Sources in the camps say tension is rising as most refugees are unsure of the future, the fear is that the process may become mandatory and there are already accusations of local Bangladeshi officials becoming heavy handed in their eagerness to start the repatriation process. There is a strong possibility of a repeat of last year’s fiasco when buses pulled up at the camps to transport them back to Rakhine -- decked with banners in Myanmar saying welcome -- and no one got on.
There is no doubt that Myanmar and Bangladesh have been under increased pressure -- from China and to a lesser degree Japan -- in recent months to break the impasse. China’s special envoy, Sun Guoxiang has been devoting his attention to helping Myanmar solve its Rakhine problems and commence refugee repatriation. He has made several visits this year with that specific mission in mind.
Chinese diplomats have also been working with Bangladesh behind the scenes to move the process forward. PM Sheikh Hasina elicited China’s support to solve the refugee issue when she met President Xi Jingping in Beijing during her state visit there in July.
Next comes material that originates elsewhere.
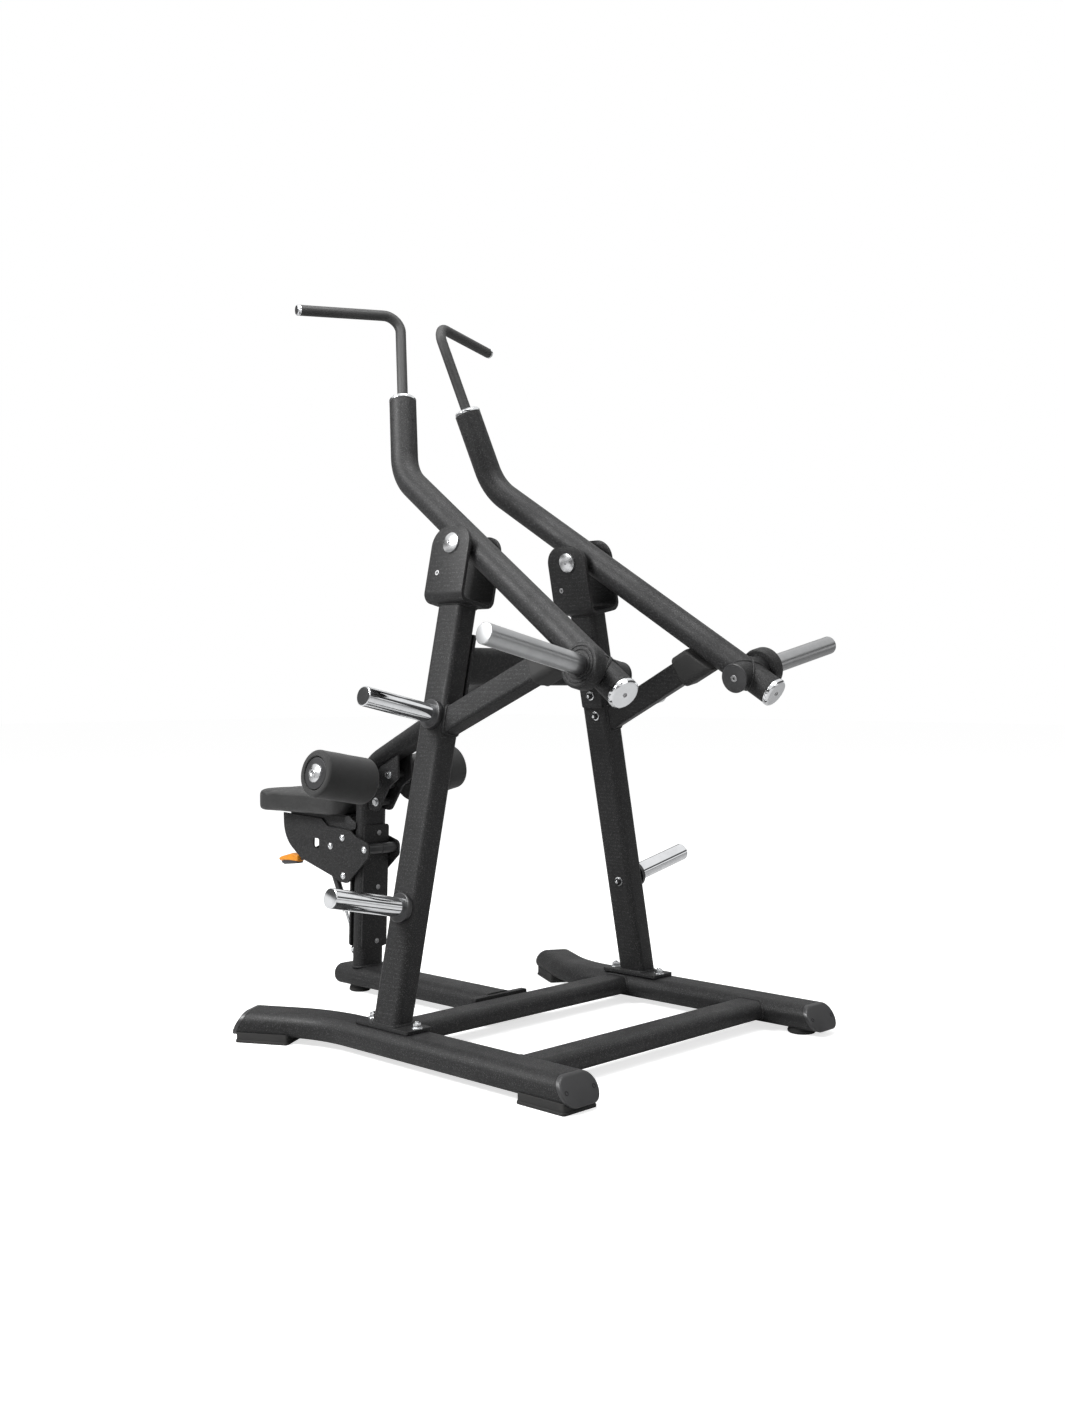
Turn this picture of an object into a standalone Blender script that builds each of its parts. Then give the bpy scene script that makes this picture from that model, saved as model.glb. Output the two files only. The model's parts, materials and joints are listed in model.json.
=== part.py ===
"""Plate-loaded lat pulldown machine: two leaning arms, weight horns and a sliding seat on a steel frame.

Metres, +Z up. X is across the machine (right side at +X), +Y points from the seat to the weight horns.
Each side of the machine lies in one leaning plane. Its pieces are placed in a side frame whose
coordinates are n (outward from the plane), y (as the machine's Y) and u (upward in the plane).
"""

from math import atan2, cos, hypot, pi, radians, sin, tan

import bmesh
import bpy
import numpy as np
from mathutils import Matrix, Vector

GAP = 0.0003                  # between pieces that touch
FIT = 0.0003                  # radial play of turning and sliding pieces

# Base
RAIL_X = 0.482                # centre of each base rail
RAIL_W = 0.120
RAIL_H = 0.066
RAIL_Z = 0.0490               # height of a rail's centre line
RAIL_REAR_Y = 0.6295          # mid-height of the slanted rear end
RAIL_BEND_Y = -0.2527         # where the rail turns outward
RAIL_SPLAY = radians(29.5)
RAIL_BEND_R = 0.40
RAIL_FRONT_LENGTH = 0.240     # beyond the bend's corner
END_SLANT = radians(30)       # rail ends lean back from the vertical
CAP_THICK = 0.012
CROSS_W = 0.100               # flat-oval tube of the cross tubes and the seat post
CROSS_H = 0.050
CROSS_Z = 0.050
MID_CROSS_Y = -0.050
REAR_CROSS_Y = 0.430
CENTRE_TUBE_W = 0.120
CENTRE_TUBE_H = 0.060
CENTRE_TUBE_Z = 0.052
CENTRE_FRONT_Y = -0.765
FLANGE_W = 0.201
FLANGE_TOP = 0.079
FLANGE_BOTTOM = 0.024
FLANGE_T = 0.010
PAD_W = 0.1115
PAD_L = 0.148
PAD_H = 0.027
PAD_END = 0.002               # a pad reaches this far past the rail's mid-height end
ROUND_FOOT_R = 0.038
ROUND_FOOT_Y = 0.565
CENTRE_FOOT_R = 0.032
CENTRE_FOOT_Y = -0.713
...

Last week, envoy Sun had separate meetings with the State Counsellor Aung San Suu Kyi and the Army Chief Senior Min Aung Hlaing and discussed the way forward for Rakhine with them.
Japan has also been dipping its oar into the Rakhine issue, and gently pushing both the civilian and military leaders to bite the bullet and start taking back refugees. For Tokyo though, the UN has to be a central player in the process.
The Japanese foreign minister, on his recent visits at the end of July to Naypyidaw and Dhaka, also urged the two governments to be more cooperative and find a way to start the repatriation process.
Bangladesh and Myanmar are heavily dependent on both China and Japan for aid, investment, and trade. It seems that economics might successfully break the deadlock between the two countries. But regional pressure alone cannot guarantee the refugees will return to Rakhine.